When little known California congressman Eric Swalwell announced his decision to seek the Democratic presidential nomination this month, the former county prosecutor became the 18th Democratic candidate to enter the race. There are so many Democrats running for president of the United States that it’s becoming tiresome to track them all. Most—like Swalwell, Maryland congressman John Delaney, Hawaii congresswoman Tulsi Gabbard, author Marianne Williamson, and businessman Andrew Yang—have about as much of a chance winning the Democratic party nomination as Huddersfield do of becoming Premier League champions. But improbability has never stopped the most narcissistic politician from believing he or she is qualified to run the most powerful country on the planet. Why should it now?
Americans are more than two months away from the first Democratic presidential debate, yet the 2020 Democratic primary has already been going on for months. Presidential election seasons in the United States begin earlier and earlier with each passing cycle; 2020 contenders were campaigning, fundraising, and acting like presidential candidates long before they officially declared their candidacies. Between now and the first televised debate in June, a few more will no doubt throw their hats into the ring—including the most high-profile of them all, former vice president Joe Biden.

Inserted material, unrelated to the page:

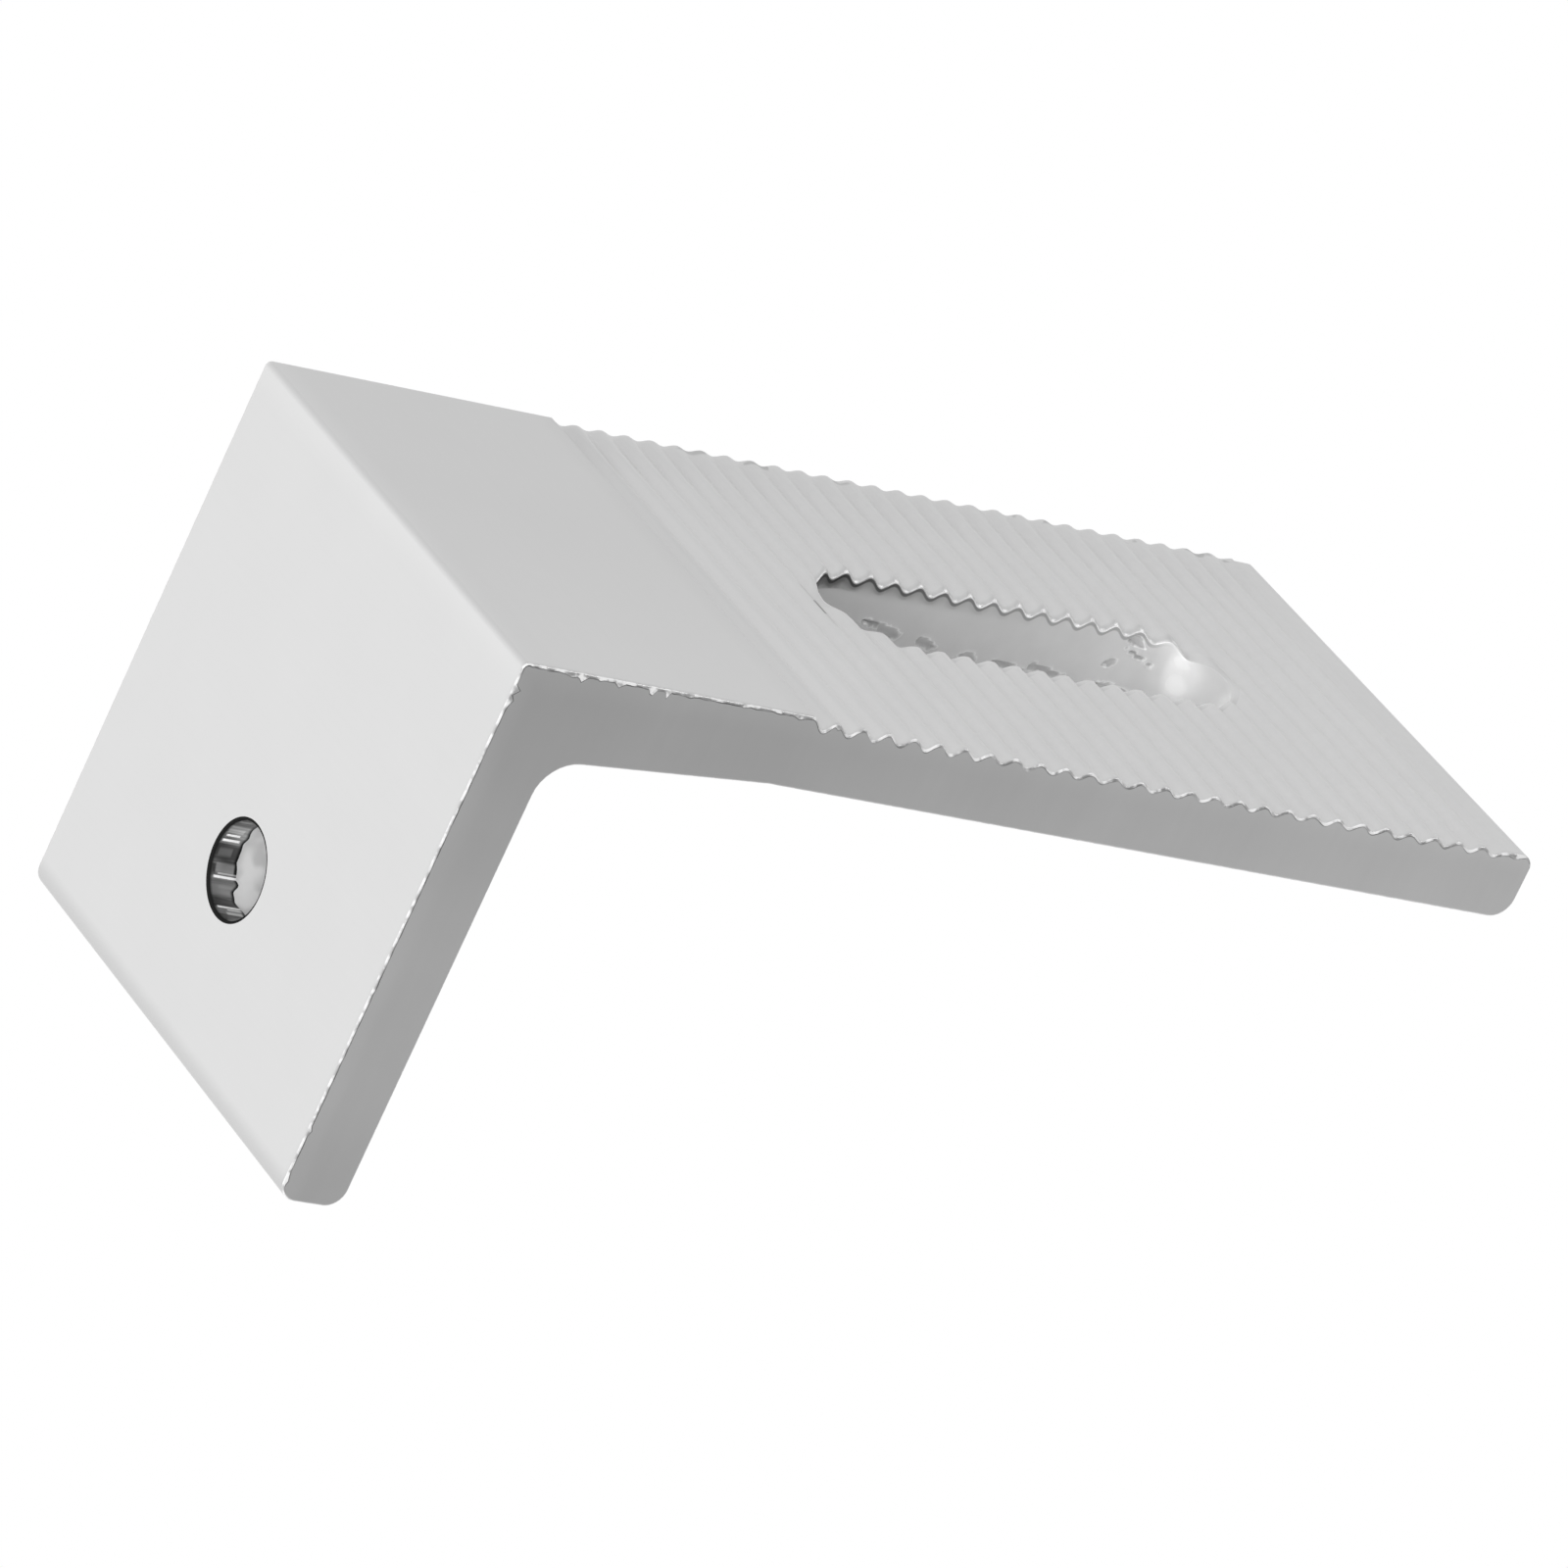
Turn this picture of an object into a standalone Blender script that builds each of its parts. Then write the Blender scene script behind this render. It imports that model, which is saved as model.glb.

The upcoming Democratic primary will be the most crowded and exciting field since 2008, when Barack Obama shocked the Democratic political establishment by squaring off against Hillary Clinton and winning. That race was also jam packed with candidates, but at least the 2008 primary was winnowed down to two top contenders early on. The Obama-Clinton rivalry may look like a cakewalk compared to the primary battle America’s registered Democratic voters will be asked to participate in.
With such a large field, each candidate will have to find a way to separate himself or herself from the pack. If one of the first rules in American presidential politics is to build a war chest in preparation for a run, the second is to use the war chest wisely. That partly means coming up with a message that sticks, one that can drive a campaign and attract the attention of everybody—from the reporters who cover the beat to the prospective voters along the rope-lines waiting to be wooed.
For Bill Clinton, the slogan was simple but highly effective: “it’s the economy, stupid.” With Clinton’s power of persuasion, charming nature, and a waffling and detached opponent in President George H.W. Bush, the slogan helped to get a Democrat in the White House for the first time in 12 years. For Barack Obama, the theme was about hope, change, and the dawn of a new day after eight years of George W. Bush. That, too, worked out quite well for the young senator from Illinois. Bernie Sanders had a compelling 2016 campaign message that tapped into a sense of beleaguerment, economic despair and frustration with the political status-quo and the moneyed class. The fact Sanders lost the nomination to the more establishment Hillary Clinton doesn’t obviate the enormous influence the wily, white-haired septuagenarian has had on the Democratic Party platform ever since.
This year, there is no central message—at least not at this early stage in the game. The field is far too claustrophobic for a single candidate to capture everybody’s attention. Attacking Donald Trump is in many ways not the first order of business for these candidates; right now, each and every one of them are jockeying for position, competing for small-dollar donations, and out-bidding one another for the mantle of the most diehard progressive in the country. The White House hopefuls are talking about different issues and offering up well-honed proposals. It’s akin to throwing spaghetti at the wall and seeing what sticks.
The problem Democrats have, however, is that the same beating-heart liberalism that packages government-run health insurance, Green New Deals, radical social change, and high tax rates on millionaires and billionaires run the risk of getting Americans who prefer more incrementalism to think about perhaps casting their ballots for Trump. Democrats scoff at this suggestion; the party, after all, recaptured the House of Representatives last year on the backs of suburbanites who grew disillusioned with Trump after his first two years in office.
What these same Democrats ignore at their peril, though, is that presidential election years are quite different. Republicans who may have waffled during the midterm elections and voted for a Democrat on the ballot tend to close ranks and stick together when the prize of the White House is involved. And Trump, despite his low approval ratings, obnoxiousness, legal scrutiny, political drama, and dog-whistling, is a remarkably good campaigner with a lot of wealthy friends and political allies willing to write him large cheques.
The Democratic Party’s messaging is all over the place. It will be continue that way until the field of two dozen candidates decreases to four or five. If at that point the messaging isn’t clear, concise, convincing, and appealing, Democrats will be in jeopardy of losing a winnable election—and they will only have themselves to blame for another gut-wrenching defeat.